“One Degree of Separation” December 23, 2018

“One Degree of Separation”

Micah 5:2-5a

Hebrews 10:5-10

Luke 1:47-55

 

Well, we are almost there, and this Advent season of hope, peace, joy and love will soon make way for that day that we set aside to worship and to celebrate that moment that God came to us. This wasn’t a casual reminder, this wasn’t a wake up call. No, God came to us in the flesh in the form of a little baby- innocent, precious, and holy. God came to us that we might have hope, that we might know peace, that we might experience joy, and, most important of all, to teach us what it is to love.

On a personal note, I have to say that I have been touched and have found strength and comfort from the prayers and genuine concerns all of you have laid upon my heart. My first thought when I started getting sick in November was, “O, yes. Best Christmas ever!” But, you know what? All sarcasm aside, this may end up being just that: the best Christmas ever.

Last Monday, I was sitting in the exam room of a neurologist here in town. We were having the “You tell me your story” conversation. Margie’s sister, Libby Phillips, was in the room with us and I was grateful for that. Her experience in the medical field and attention to detail was bound to be a great help. Heaven knows that my brain wasn’t tracking very well. She is new to the area, having lived in Rapid City, SD for the past 20 years or so, and was going through that somewhat trying period of being a stranger in a strange land. For example, it was a bit unsettling to run into one of her new dialysis patients at the grocery store. Just a chance encounter, nothing out of the ordinary, but still…it feels weird. This is your new reality. Welcome to McMinnville. I had to laugh when the neurologist asked her if she knew Dr. So and So from the dialysis center and she said, “O yes, I work with him all the time.” “Well, we went to medical school together,” he said, and we all had a good laugh about that. Small world, huh? And then he said something that became the theme for the day – heck, maybe the theme for this, the best Christmas ever. He said, “That’s the thing about McMinnville. You’re going to find out that there is only one degree of separation between yourself and just about anyone you happen to meet in this town.” One degree of separation…we had a good laugh about that for the rest of the day. And wouldn’t you know it but Libby ran into two more clients later that day in the grocery store. One degree of separation: it’s kind of catchy because it’s true.

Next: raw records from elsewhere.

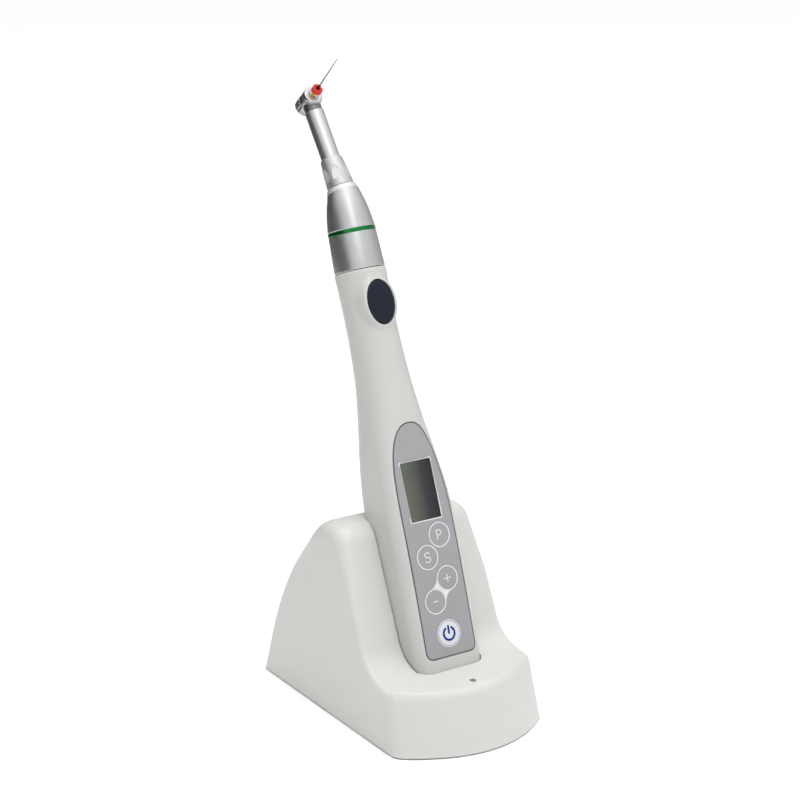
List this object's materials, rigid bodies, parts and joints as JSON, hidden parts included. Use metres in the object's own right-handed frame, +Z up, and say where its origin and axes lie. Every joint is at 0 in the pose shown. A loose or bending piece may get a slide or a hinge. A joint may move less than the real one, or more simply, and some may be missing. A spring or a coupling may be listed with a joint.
{
  "type": "endodontic motor",
  "caption": "Cordless endodontic handpiece with keypad, display, trigger and contra-angle head holding a file, docked leaning in a wedge-shaped charging base.",
  "frame": {"origin": "centre of the whole object's footprint, on the plane that the feet rest on", "axes": "+Z up, -Y the front with the control panel, X = 0 the plane of symmetry"},
  "size_m": [0.0698, 0.1297, 0.2503],
  "materials": {
    "white_plastic": "satin moulded",
    "grey_film": "satin printed film",
    "display_glass": "glossy display",
    "navy_rubber": "fine matte",
    "power_key": "satin",
    "satin_steel": "satin",
    "green_ring": "glossy",
    "brass": "polished",
    "blue_nickel_titanium": "heat-treated blue",
    "red_silicone": "matte",
    "black_rubber": "matte",
    "black_plastic": "matte",
    "circuit_board": "solder mask",
    "battery_wrap": "shrink film",
    "zinc_steel": "zinc plated",
    "light_pipe": "clear"
  },
  "bodies": {
    "base": {"base_shell": "white_plastic", "base_plate": "black_plastic", "foot_1": "black_rubber", "foot_2": "black_rubber", "foot_3": "black_rubber", "foot_4": "black_rubber", "base_screw_1": "zinc_steel", "base_screw_2": "zinc_steel", "base_screw_3": "zinc_steel", "base_screw_4": "zinc_steel", "ballast": "zinc_steel", "charge_board": "circuit_board", "status_light": "light_pipe", "dc_socket": "black_plastic", "contact_block": "black_plastic"},
    "contact_pin_left": {"contact_pin_1": "brass"},
    "contact_pin_right": {"contact_pin_2": "brass"},
    "handpiece": {"front_shell": "white_plastic", "rear_shell": "white_plastic", "end_cap": "white_plastic", "body_screw_1": "zinc_steel", "body_screw_2": "zinc_steel", "control_panel": "grey_film", "lcd_display": "display_glass", "main_board": "circuit_board", "battery_cell": "battery_wrap", "trigger_switch": "black_plastic", "motor_can": "zinc_steel", "motor_bearing_front": "satin_steel", "motor_bearing_rear": "satin_steel", "motor_nose": "satin_steel", "charge_pad_1": "brass", "charge_pad_2": "brass"},
    "motor": {"motor_rotor": "satin_steel"},
    "trigger": {"trigger_button": "navy_rubber"},
    "program_key": {"key_program": "grey_film"},
    "speed_key": {"key_speed": "grey_film"},
    "plus_key": {"key_plus": "grey_film"},
    "minus_key": {"key_minus": "grey_film"},
    "power_button": {"key_power": "power_key"},
    "nose_ring": {"retaining_ring": "black_rubber"},
    "contra_angle": {"rear_sleeve": "satin_steel", "reduction_ring": "green_ring", "sheath": "satin_steel", "ring_gear": "brass", "grip_collar": "satin_steel", "neck_tube": "satin_steel", "head_housing": "satin_steel", "head_back_ring": "satin_steel"},
    "input": {"input_shaft": "satin_steel"},
    "carrier": {"planet_carrier": "satin_steel"},
    "planet_1": {"planet_gear_1": "brass"},
    "planet_2": {"planet_gear_2": "brass"},
    "planet_3": {"planet_gear_3": "brass"},
    "neck_drive": {"neck_shaft": "satin_steel"},
    "chuck": {"chuck_spindle": "satin_steel"},
    "latch_button": {"push_button": "satin_steel"},
    "file": {"file_shank": "brass", "file_blade": "blue_nickel_titanium"},
    "stopper": {"file_stopper": "red_silicone"}
  },
  "joints": [
    {"name": "handpiece_lift", "type": "slide", "parent": "base", "child": "handpiece", "axis": [0, 0.3564, 0.9343], "range_m": [0, 0.12]},
    {"name": "contact_pin_left_press", "type": "slide", "parent": "base", "child": "contact_pin_left", "axis": [0, 0.3564, 0.9343], "range_m": [-0.0008, 0], "stiffness_N_per_m": 300, "springref_m": 0.002},
    {"name": "contact_pin_right_press", "type": "slide", "parent": "base", "child": "contact_pin_right", "axis": [0, 0.3564, 0.9343], "range_m": [-0.0008, 0], "stiffness_N_per_m": 300, "springref_m": 0.002},
    {"name": "trigger_press", "type": "slide", "parent": "handpiece", "child": "trigger", "axis": [0, 0.9343, -0.3564], "range_m": [0, 0.0006], "stiffness_N_per_m": 1500, "springref_m": -0.0008},
    {"name": "program_press", "type": "slide", "parent": "handpiece", "child": "program_key", "axis": [0, 0.9343, -0.3564], "range_m": [0, 0.00025], "stiffness_N_per_m": 2000, "springref_m": -0.0004},
    {"name": "speed_press", "type": "slide", "parent": "handpiece", "child": "speed_key", "axis": [0, 0.9343, -0.3564], "range_m": [0, 0.00025], "stiffness_N_per_m": 2000, "springref_m": -0.0004},
    {"name": "plus_press", "type": "slide", "parent": "handpiece", "child": "plus_key", "axis": [0, 0.9343, -0.3564], "range_m": [0, 0.00025], "stiffness_N_per_m": 2000, "springref_m": -0.0004},
    {"name": "minus_press", "type": "slide", "parent": "handpiece", "child": "minus_key", "axis": [0, 0.9343, -0.3564], "range_m": [0, 0.00025], "stiffness_N_per_m": 2000, "springref_m": -0.0004},
    {"name": "power_press", "type": "slide", "parent": "handpiece", "child": "power_button", "axis": [0, 0.9343, -0.3564], "range_m": [0, 0.00025], "stiffness_N_per_m": 2000, "springref_m": -0.0004},
    {"name": "motor_spin", "type": "hinge", "parent": "handpiece", "child": "motor", "pos_m": [0, 0.00925, 0.13212], "axis": [0, 0.3564, 0.9343], "continuous": true},
    {"name": "contra_angle_swivel", "type": "hinge", "parent": "handpiece", "child": "nose_ring", "pos_m": [0, 0.02668, 0.17781], "axis": [0, 0.3564, 0.9343], "continuous": true},
    {"name": "contra_angle_pull", "type": "slide", "parent": "nose_ring", "child": "contra_angle", "axis": [0, 0.3564, 0.9343], "range_m": [0, 0.03]},
    {"name": "input_spin", "type": "hinge", "parent": "contra_angle", "child": "input", "pos_m": [0, 0.02993, 0.18631], "axis": [0, 0.3564, 0.9343], "continuous": true},
    {"name": "carrier_spin", "type": "hinge", "parent": "contra_angle", "child": "carrier", "pos_m": [0, 0.03206, 0.19191], "axis": [0, 0.3564, 0.9343], "continuous": true},
    {"name": "planet_1_spin", "type": "hinge", "parent": "carrier", "child": "planet_1", "pos_m": [0, 0.03448, 0.18703], "axis": [0, 0.3564, 0.9343], "continuous": true},
    {"name": "planet_2_spin", "type": "hinge", "parent": "carrier", "child": "planet_2", "pos_m": [-0.00346, 0.02888, 0.18917], "axis": [0, 0.3564, 0.9343], "continuous": true},
    {"name": "planet_3_spin", "type": "hinge", "parent": "carrier", "child": "planet_3", "pos_m": [0.00346, 0.02888, 0.18917], "axis": [0, 0.3564, 0.9343], "continuous": true},
    {"name": "neck_spin", "type": "hinge", "parent": "contra_angle", "child": "neck_drive", "pos_m": [0, 0.03544, 0.1989], "axis": [0, 0.569, 0.8223], "continuous": true},
    {"name": "chuck_spin", "type": "hinge", "parent": "contra_angle", "child": "chuck", "pos_m": [0, 0.05786, 0.2313], "axis": [0, -0.7232, 0.6906], "continuous": true},
    {"name": "latch_press", "type": "slide", "parent": "contra_angle", "child": "latch_button", "axis": [0, -0.7232, 0.6906], "range_m": [0, 0.0006], "stiffness_N_per_m": 800, "springref_m": -0.0012},
    {"name": "file_pull", "type": "slide", "parent": "chuck", "child": "file", "axis": [0, -0.7232, 0.6906], "range_m": [0, 0.01]},
    {"name": "stopper_slide", "type": "slide", "parent": "file", "child": "stopper", "axis": [0, -0.7232, 0.6906], "range_m": [0, 0.012]}
  ],
  "couplings": [
    {"joint": "input_spin", "follows": "motor_spin", "ratio": 1},
    {"joint": "carrier_spin", "follows": "motor_spin", "ratio": 0.25},
    {"joint": "planet_1_spin", "follows": "motor_spin", "ratio": -0.75},
    {"joint": "planet_2_spin", "follows": "motor_spin", "ratio": -0.75},
    {"joint": "planet_3_spin", "follows": "motor_spin", "ratio": -0.75},
    {"joint": "neck_spin", "follows": "motor_spin", "ratio": 0.25},
    {"joint": "chuck_spin", "follows": "motor_spin", "ratio": -0.25}
  ]
}
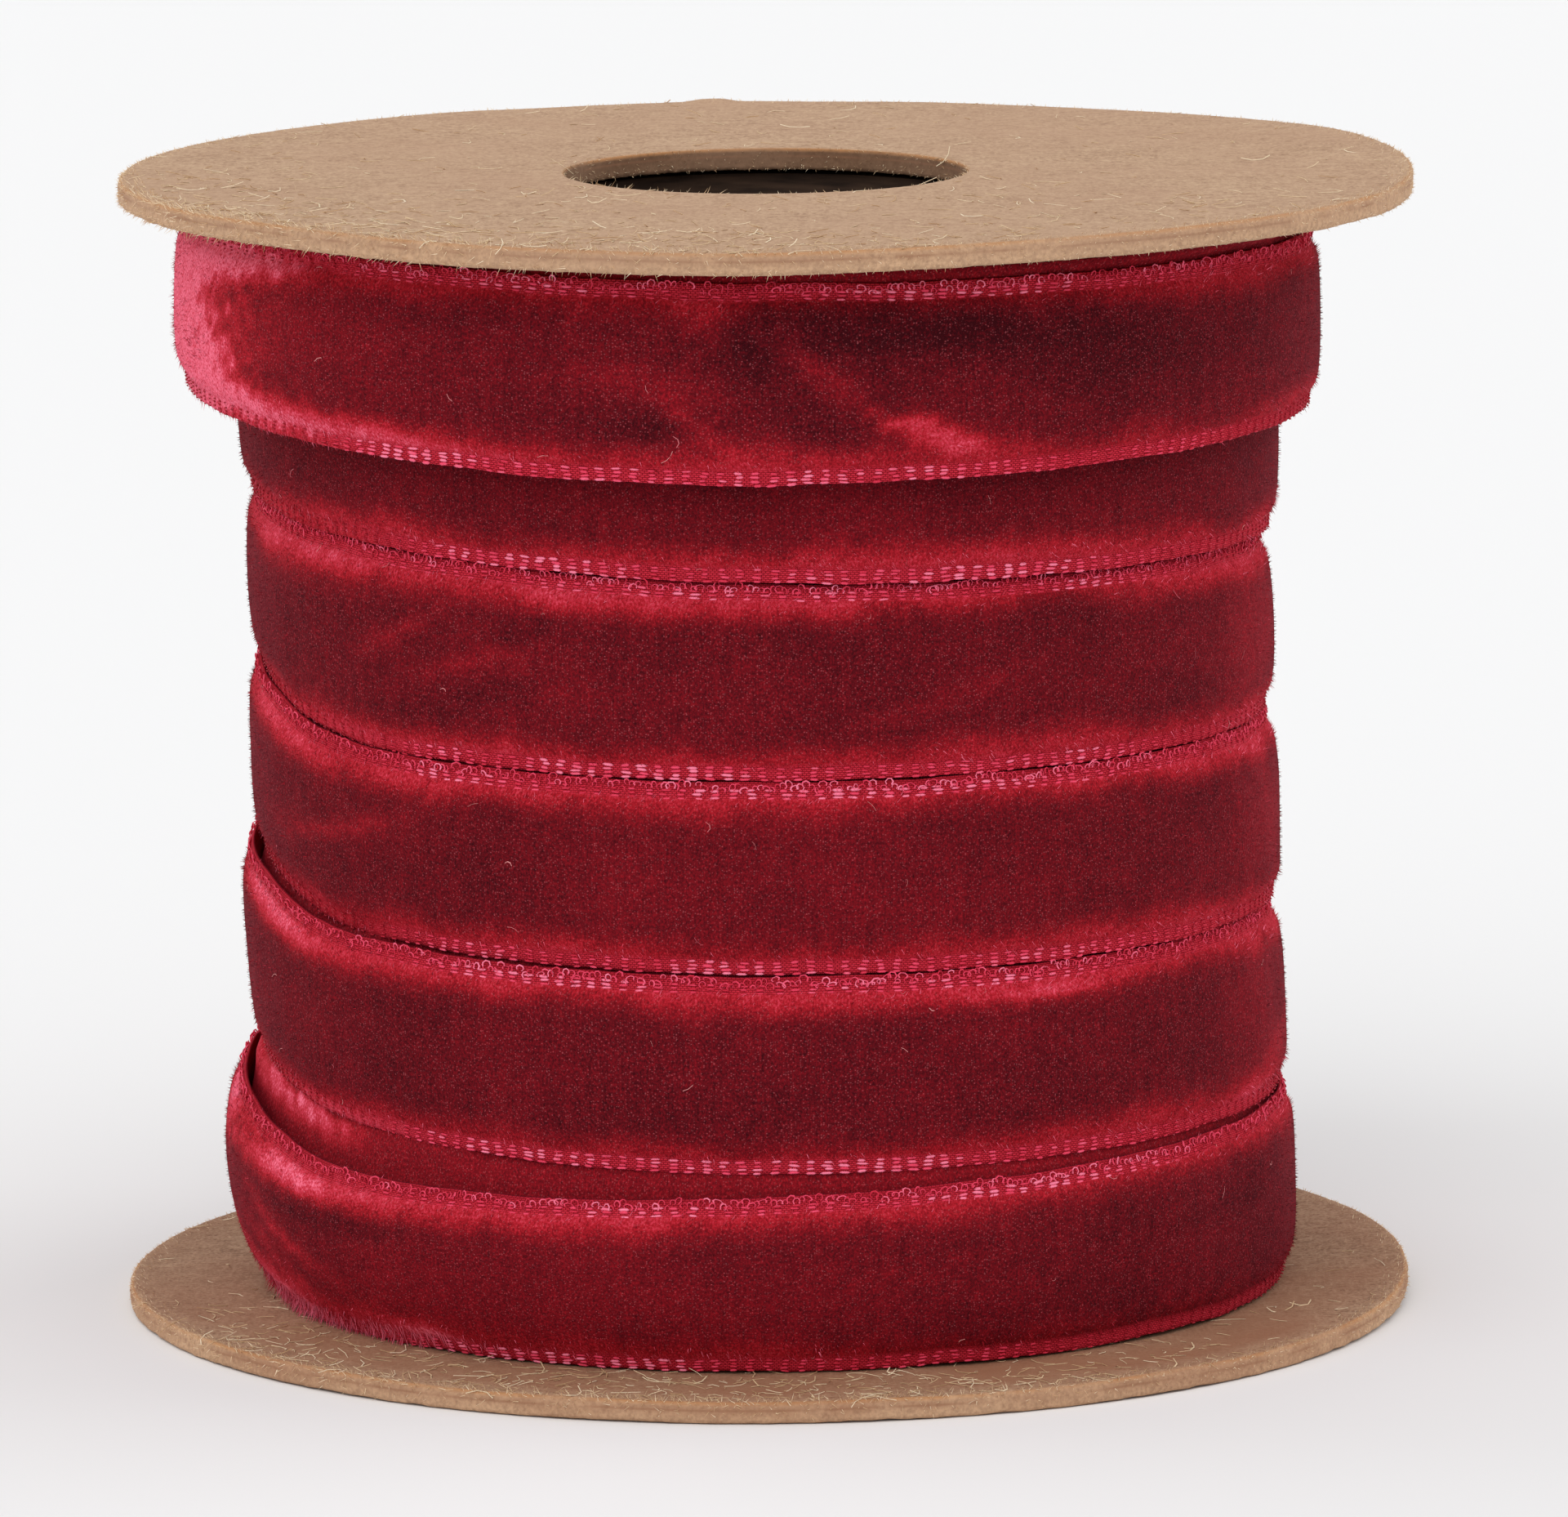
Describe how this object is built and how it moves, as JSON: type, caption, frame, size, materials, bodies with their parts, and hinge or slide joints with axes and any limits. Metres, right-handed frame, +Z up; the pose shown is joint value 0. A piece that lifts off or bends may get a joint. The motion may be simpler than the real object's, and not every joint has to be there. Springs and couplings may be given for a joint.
{
  "type": "roll of gift ribbon",
  "caption": "Narrow velvet ribbon wound in close slanting turns on a board spool with two round discs and a round centre hole.",
  "frame": {"origin": "middle of the lower disc's foot, on the surface the spool stands on", "axes": "+Z up along the spool's hole, -Y towards the viewer of the picture, +X to the right"},
  "size_m": [0.0642, 0.064, 0.0568],
  "materials": {
    "disc_board": "matte uncoated kraft board",
    "core_board": "matte grey-brown board",
    "velvet": "short cut pile with a soft sheen"
  },
  "bodies": {
    "root": {"disc_lower": "disc_board", "disc_upper": "disc_board", "core": "core_board", "ribbon": "velvet"}
  },
  "joints": []
}
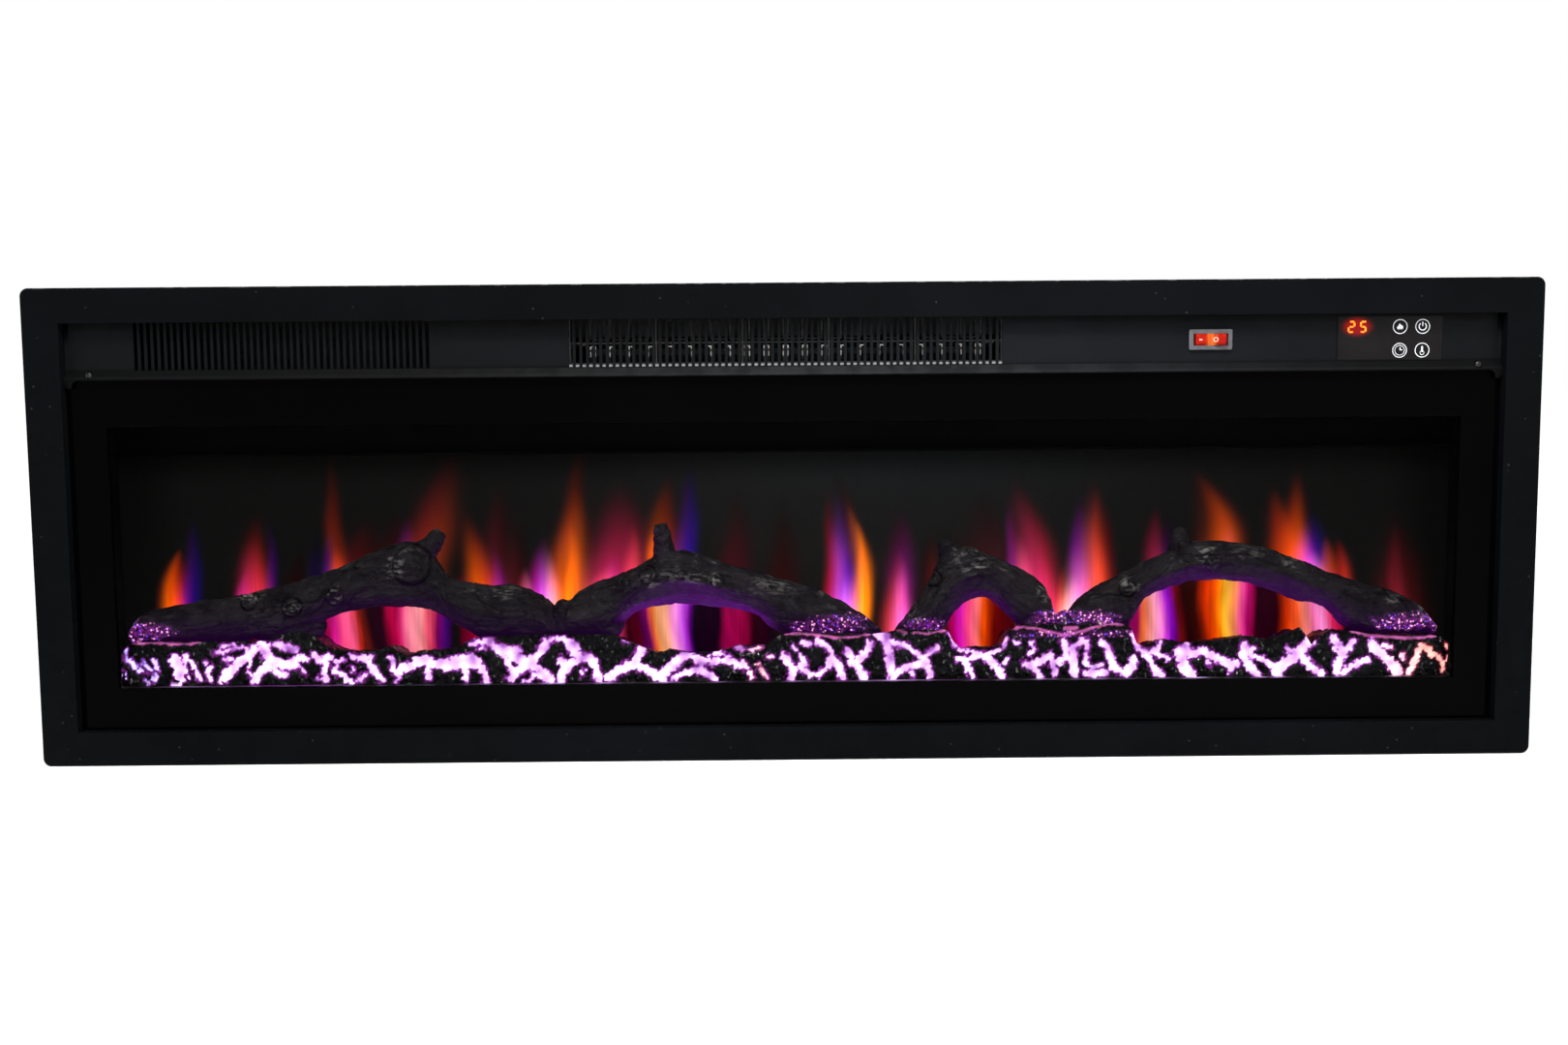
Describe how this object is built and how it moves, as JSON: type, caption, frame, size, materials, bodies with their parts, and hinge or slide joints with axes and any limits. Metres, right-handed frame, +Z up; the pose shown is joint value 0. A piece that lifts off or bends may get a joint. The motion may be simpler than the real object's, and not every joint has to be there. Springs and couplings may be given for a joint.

It’s true because no matter how different we may be; no matter how far removed, how totally distant or opposite or estranged, if you look hard enough and ask the right questions, you’re going to find out that save for that one degree of separation, we are all pretty much connected. In the eyes of God we are all family, we all have a lot of history, we go way back. “There’s only one degree of separation between yourself and just about anybody you happen to meet in this town.” One degree…

 

Like I said, we’re almost there. Tomorrow is Christmas Eve, Tuesday is, of course, Christmas Day and then we’re off to the races with Christmastide and the New Year and all that that involves. But for now, I’d just like to stop /// to stop and consider the words of Mary, the mother of Christ: (Lk 1:46) My soul glorifies the Lord and my spirit rejoices in God my Savior, for he has been mindful of the state of his servant. From now on all generations will call me blessed, for the Mighty One has done great things for me – holy is his name. Let’s stop and consider the fear and the terror that had to have been in this young girl’s heart and yet…her first words were “My soul glorifies the Lord, my spirit rejoices in God my savior.” How could this be? You’d think she would be a nervous wreck. But no, “for the mighty one has done great things for me – holy is his name.”

This, the 4th and final week of Advent, is the week of love and also of belief. It’s true that we should always save the best for last, and so I would like to leave you with a final thought as we end this period of Advent: believe in love. At all times, in all situations believe with everything you have that this wonderful gift is given to us not because we deserved it, but because God so loved the world that he gives everything for his love of us. We await the coming now of the Christ our Redeemer. And all of the stories and carols and wonderful moments with family and friends, let them be a reflection of God’s undying love, the love that came down at Christmas. Hope, peace, joy, love – these are the cornball notions that we hear about and speak about and sing about at this wonderful time of year. But you know what? These are the greatest gifts we could hope to for. Ever. They are gifts that we can believe in and with that belief, the belief in the love of Christ, we will watch that one degree of separation vanish into thin air.